Lorsque j'étais enfant, il y avait dans mon village un cantonnier.
Je le croisais régulièrement, il faisait parti du paysage. Toujours accompagné de son vélo, il se promenait dans les rues, à la recherche d'une feuille à balayer. Je me souviens qu'il portait toujours les mêmes vêtements : un pantalon bleu, une veste beige usée, et sa vieille casquette de "gavroche". Son visage me faisait penser au personnage de dessin animé Popeye. Mais en lieu et place d'une pipe, une cigarette était souvent suspendue à ses lèvres. Son activité  favorite semblait être la flânerie. Adossé à son vélo, je l'ai plus souvent vu regarder les passants, que nettoyer nos rues. Ce cantonnier, celui que j'ai dans ma mémoire, aurait pu sortir tout droit des poèmes de Jacques Prévert...
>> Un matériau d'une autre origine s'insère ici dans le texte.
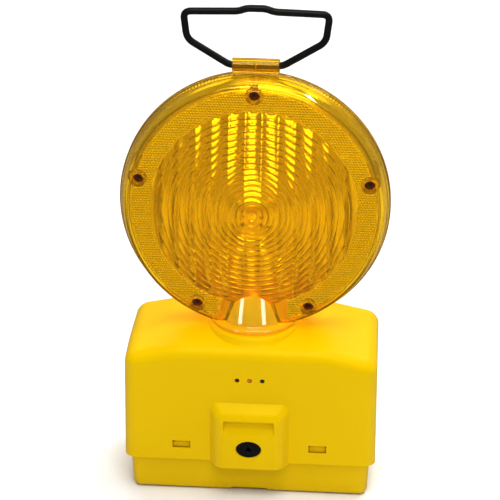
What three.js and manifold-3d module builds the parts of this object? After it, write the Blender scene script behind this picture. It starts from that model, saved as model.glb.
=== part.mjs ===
// A battery barricade warning light: a yellow case in two pieces that holds two lantern batteries, a round
// amber lens head that swivels on the case, and a wire carrying handle that folds on the top of the head.
// Millimetres, +Z up. The origin is on the floor, under the middle of the part's bounding box.

import * as THREE from 'three';
import { mergeVertices } from 'three/addons/utils/BufferGeometryUtils.js';
import Module from 'manifold-3d';

const wasm = await Module();
wasm.setup();

// ---- Driving dimensions ----
const GAP = 0.3; // between pieces that rest on each other
const WALL = 2.6; // moulded wall of the case
const CASE_SHIFT_Y = 4.5; // half of what the lock boss stands proud, which centres the whole on the origin

const HOOD = { width: 190.5, depth: 89, cornerR: 9, bottomZ: 29, roofZ: 128, browZ: 121.5 };
const ROOF = { flatHalf: 54, fall: 8.5, edgeR: 7, breakY: -12 };
const TRAY = { width: 183, depth: 83, bottomWidth: 179, bottomDepth: 79, cornerR: 7, bottomZ: 1, lipZ: 42 };
const SOLE = { thickness: 4, chamfer: 4 };
const RIB = { thickness: 1.8, half: 37, topZ: 24 }; // keeps the batteries upright
const KEEPER = { tabHalf: 16, tabTopZ: 56, barX0: 6.2, barX1: 12.5, barZ0: 47.4, barZ1: 50.6 };
const LEDGE = { z0: 43.9, z1: 46.4 }; // ridge inside the hood that comes down on the seal
const CHANNEL = { width: 26, depth: 2.6 }; // groove across the underside for the barricade bracket
const BOLT = { holeR: 6.3, nutR: 10.9, nutHeight: 9, boreR: 5.4 };
const FOOT_PAD = { r: 5, x: 80, frontY: -38, rearY: 32 };

const TURRET = { r: 34, footZ: 119.8, topZ: 128.5 }; // flat round seat on the roof for the swivel foot
const BOSS = { halfBase: 29.5, halfFace: 23.5, baseTopZ: 78.5, faceTopZ: 71, bottomZ: 27.6, out: 9 };
const PULL = { half: 19, topZ: 67.8, floorZ: 62.4, lipZ: 57.6, depth: 2 }; // finger groove in the boss
const LOCK = { z: 44, halfWidth: 9.4, halfHeight: 6.8, barrelR: 5, shankR: 3.5, camLength: 10.5 };
const WINDOW = { x: 51.5, width: 13.5, bottomZ: 38.6, topZ: 44.8 };
const EYES = { z: 97.7, pitch: 9.4, r: 1.8 }; // light sensor, status LED and mode button, in a row

const BATTERY = { side: 67, height: 98, x: 49, bottomZ: 5.3, edgeR: 4 };
const SPRING = { height: 8.5, turns: 3, baseR: 6.5, tipR: 3.6, wireR: 0.5, cornerOffset: 22 };
const CARRIER = { width: 164, depth: 56, bottomZ: 114.2, height: 2.5, screwX: 36 };
const BOARD = { width: 62, bottomZ: 84, topZ: 111.5, y: -36.4, thickness: 1.4, screwX: 26, screwZ: 107.5 };

const LENS = {
  z: 224.5, r: 100, frontR: 95, bandR: 92, domeR: 75.5, bandY: 19.7, domeY: 31, wall: 2.4, cutZ: 133.6,
};
const SCREW = {
  circleR: 87, angles: [90, 14.5, 165.5, -61.5, 241.5], headR: 4, shankR: 1.75, headDepth: 7.8,
};
const RING = { innerR: 76.5, outerR: 89.5, thickness: 1.6 };
const FOOT = {
  flangeR: 33, flangeZ: 130.2, coneZ: 133.2, coneR: 32, topZ: 164, topR: 22, stubR: 24, stubZ: 118,
};
const POST = { width: 30, depth: 16, wall: 1.8, bottomZ: 157.5, topZ: 229, baseR: 17.5 };
const LAMP_Z = 215.5;
const BARREL = { z: LENS.z + 104.5, r: 5.2, boreR: 3.0, half: 17 };
const HANDLE = {
  wireR: 2.6, elbowX: 49.6, elbowZ: 18.6, cornerX: 52, cornerZ: 36.9, barZ: 39.4, kinkZ: 42.2, kinkHalf: 12,
};

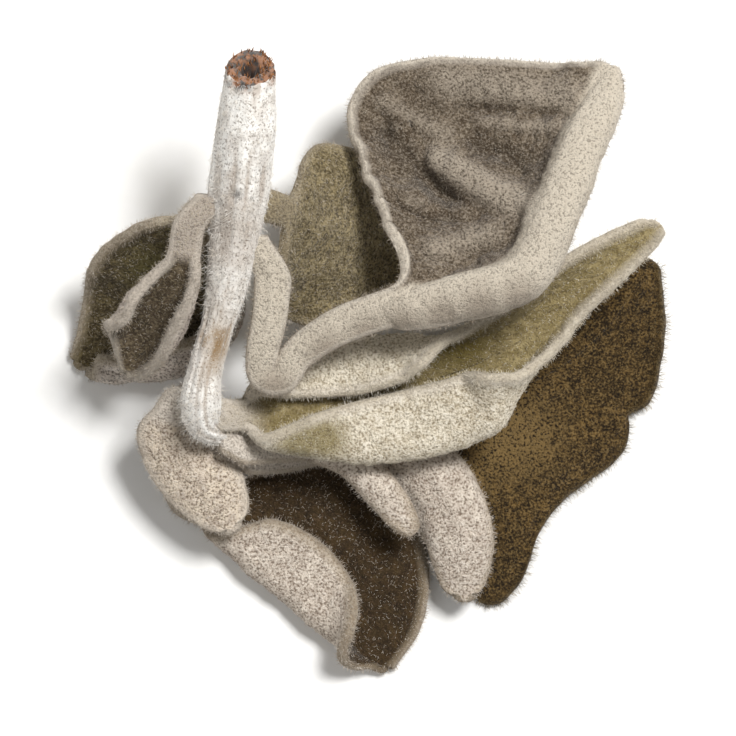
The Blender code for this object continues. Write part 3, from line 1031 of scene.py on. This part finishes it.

À l'adolescence, ses flâneries m'ont dérangée. La jeune fille que j'étais craignait ce cantonnier qui regardait perversement les demoiselles passer. Le charme des vers de Jacques Prévert avait disparu. Je voyais en cet homme de la perversité. Son regard me mettait mal à l'aise, et sa bouche tordue à la Popeye laissait entrevoir une langue qui en disait long sur ces intentions. Il subissait les nombreuses moqueries des autres adolescents de mon village, mais ces railleries semblaient glisser sur lui comme l'eau coule le long d'un mur. Ses pensées gambergeaient au-delà de tout ça...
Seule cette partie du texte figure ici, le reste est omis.